INFORMATION SUPPLIED:

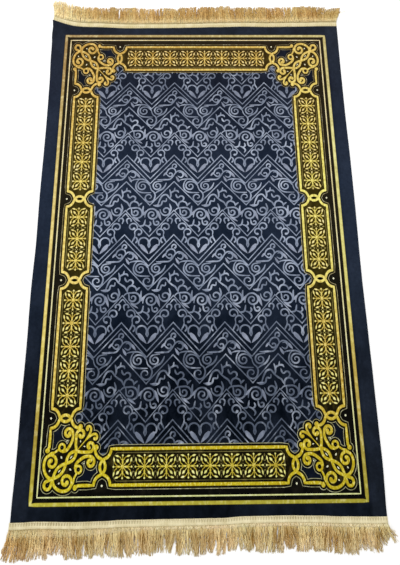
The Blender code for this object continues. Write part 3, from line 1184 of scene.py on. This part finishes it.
def makeVelvetSheet():
    look = sheetLook
    width, length, thickness = rugShape["width"], rugShape["length"], rugShape["thickness"]
    bm = bmesh.new()
    bmesh.ops.create_grid(bm, x_segments=look["columns"], y_segments=look["rows"], size=0.5)
    bmesh.ops.scale(bm, vec=(width, length, 1.0), verts=bm.verts)
    raised = bmesh.ops.extrude_face_region(bm, geom=bm.faces[:])["geom"]
    top = [item for item in raised if isinstance(item, bmesh.types.BMVert)]
    bmesh.ops.translate(bm, vec=(0.0, 0.0, thickness), verts=top)
    bmesh.ops.recalc_face_normals(bm, faces=bm.faces)
    # The sheet's right-angled edges, without the short upright ones at its four corners
    corners = [edge for edge in bm.edges if edge.calc_face_angle() > 1.0]
    rim = [edge for edge in corners if abs(edge.verts[0].co.z - edge.verts[1].co.z) < thickness / 2]
    bmesh.ops.bevel(bm, geom=rim, offset=look["hem"], segments=3, profile=0.5, affect="EDGES", material=-1)
    for face in bm.faces:
        face.material_index = 1 if face.normal.z < -0.5 else 0
    for vert in bm.verts:
        x, y = vert.co.x, vert.co.y
        across, along = 2 * x / width, 2 * y / length
        side = outline["leftSide"] if x < 0 else outline["rightSide"]
        end = outline["nearEnd"] if y < 0 else outline["farEnd"]
        if vert.co.z > thickness * 0.6:
            fromX, fromY = look["rippleFrom"]
            share = min(1.0, max(abs(x) - fromX, abs(y) - fromY, 0.0) / look["rippleReach"])
            wave = noise.noise(Vector((x * look["rippleSize"], y * look["rippleSize"], 0.0)))
            vert.co.z += look["ripple"] * share * wave
        x += eased(side, y) * across * abs(across)
        y += eased(end, vert.co.x) * along * abs(along) ** 3
        vert.co = toRow(x, y, vert.co.z + curl(x, y))
    made = addPiece("rugVelvet", bm, makeVelvet(), makeBacking())
    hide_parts("rug_body")
    return made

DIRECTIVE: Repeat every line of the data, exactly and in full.

EXPECTED ANSWER:
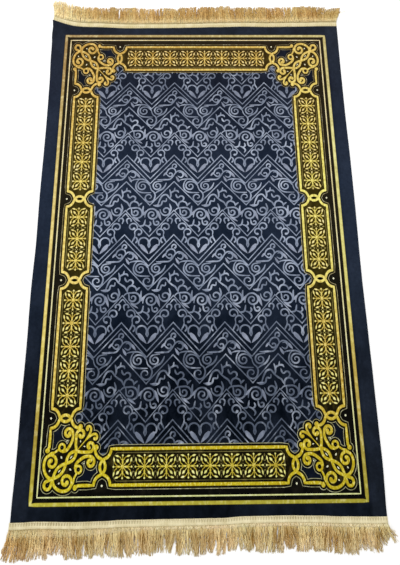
The Blender code for this object continues. Write part 3, from line 1184 of scene.py on. This part finishes it.
def makeVelvetSheet():
    look = sheetLook
    width, length, thickness = rugShape["width"], rugShape["length"], rugShape["thickness"]
    bm = bmesh.new()
    bmesh.ops.create_grid(bm, x_segments=look["columns"], y_segments=look["rows"], size=0.5)
    bmesh.ops.scale(bm, vec=(width, length, 1.0), verts=bm.verts)
    raised = bmesh.ops.extrude_face_region(bm, geom=bm.faces[:])["geom"]
    top = [item for item in raised if isinstance(item, bmesh.types.BMVert)]
    bmesh.ops.translate(bm, vec=(0.0, 0.0, thickness), verts=top)
    bmesh.ops.recalc_face_normals(bm, faces=bm.faces)
    # The sheet's right-angled edges, without the short upright ones at its four corners
    corners = [edge for edge in bm.edges if edge.calc_face_angle() > 1.0]
    rim = [edge for edge in corners if abs(edge.verts[0].co.z - edge.verts[1].co.z) < thickness / 2]
    bmesh.ops.bevel(bm, geom=rim, offset=look["hem"], segments=3, profile=0.5, affect="EDGES", material=-1)
    for face in bm.faces:
        face.material_index = 1 if face.normal.z < -0.5 else 0
    for vert in bm.verts:
        x, y = vert.co.x, vert.co.y
        across, along = 2 * x / width, 2 * y / length
        side = outline["leftSide"] if x < 0 else outline["rightSide"]
        end = outline["nearEnd"] if y < 0 else outline["farEnd"]
        if vert.co.z > thickness * 0.6:
            fromX, fromY = look["rippleFrom"]
            share = min(1.0, max(abs(x) - fromX, abs(y) - fromY, 0.0) / look["rippleReach"])
            wave = noise.noise(Vector((x * look["rippleSize"], y * look["rippleSize"], 0.0)))
            vert.co.z += look["ripple"] * share * wave
        x += eased(side, y) * across * abs(across)
        y += eased(end, vert.co.x) * along * abs(along) ** 3
        vert.co = toRow(x, y, vert.co.z + curl(x, y))
    made = addPiece("rugVelvet", bm, makeVelvet(), makeBacking())
    hide_parts("rug_body")
    return made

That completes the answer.